The question that arises is whether the same rules apply if, based on a guideline, the PP must in principle issue a penalty order [een strafbeschikking]. There is not a lot of case law on this subject, and what little there is seems contradictory. In its decision of 12 April 2017, the Court of Appeal of Amsterdam dismissed an appeal filed by the accused arguing that the prosecution was barred (ECLI:NL:GHAMS:2017:1831). According to the defence, the PP should have offered a penalty order pursuant to two different guidelines. The Court of Appeal found that the guidelines in question allowed the PP leeway for deviation. Whether to dispose of a case through a penalty order is a decision that falls within the scope of the principle of opportunity [opportuniteitsbeginsel] and, according to the Court of Appeal, it is up to the PP “in all cases to decide whether to dispose of a case in or out of court”. This (generally phrased) finding is difficult to interpret. In any case, the PP is not unreservedly free to decide to bring a case before the court if a guideline, in principle, prescribes disposal via an out-of-court settlement. In such cases, there must be extraordinary circumstances that justify proceeding to trial. Nor does the Court of Appeal motivate why this would be different when the OM must impose a penalty order.

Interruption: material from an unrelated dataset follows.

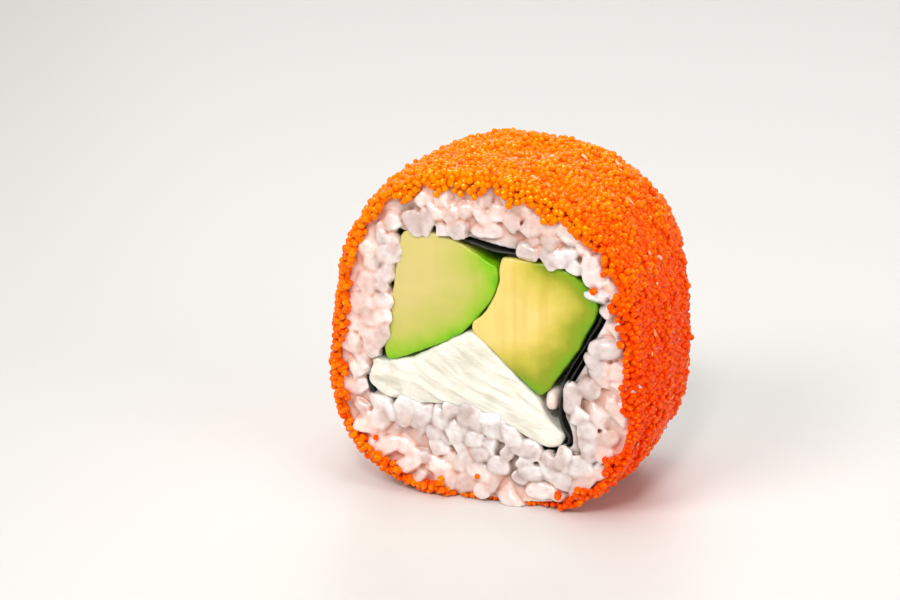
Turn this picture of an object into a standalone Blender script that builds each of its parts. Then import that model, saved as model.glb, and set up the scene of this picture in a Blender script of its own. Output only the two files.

The Court of Appeal of Arnhem-Leeuwarden has opted for another approach (Court of Appeal of Arnhem-Leeuwarden, 22 November 2017, ECLI:NL:GHARL:2017:10292). This Court of Appeal referred to Supreme Court case law on the relationship between prosecution guidelines and out-of-court settlements, and implicitly assumed that this case law also applies to penalty orders. In this case, the PP did not bring forward any extraordinary circumstances to substantiate the choice to proceed to trial, which circumstances could support the conclusion that the prosecution was not barred. Apparently, an “administrative error” was involved. On appeal, even the advocate aeneral concurred with the defence’s position that the PP’s case should be dismissed. The Court agreed and barred the prosecution.

This latter approach is also consistent with the Opinion delivered by Advocate General Harteveld on 18 April 2017 (ECLI:NL:PHR:2017:441). He did note that the difference between disposing of a case through a penalty order imposed by the PP on the one hand, and disposal through trial on the other, is less pronounced than the difference between an out-of-court settlement and disposal through trial. The penalty order imposed by the PP is also a form of prosecution that (in the judicial records) is equated with a conviction. For this reason, there may be less need in practice to have the prosecution barred.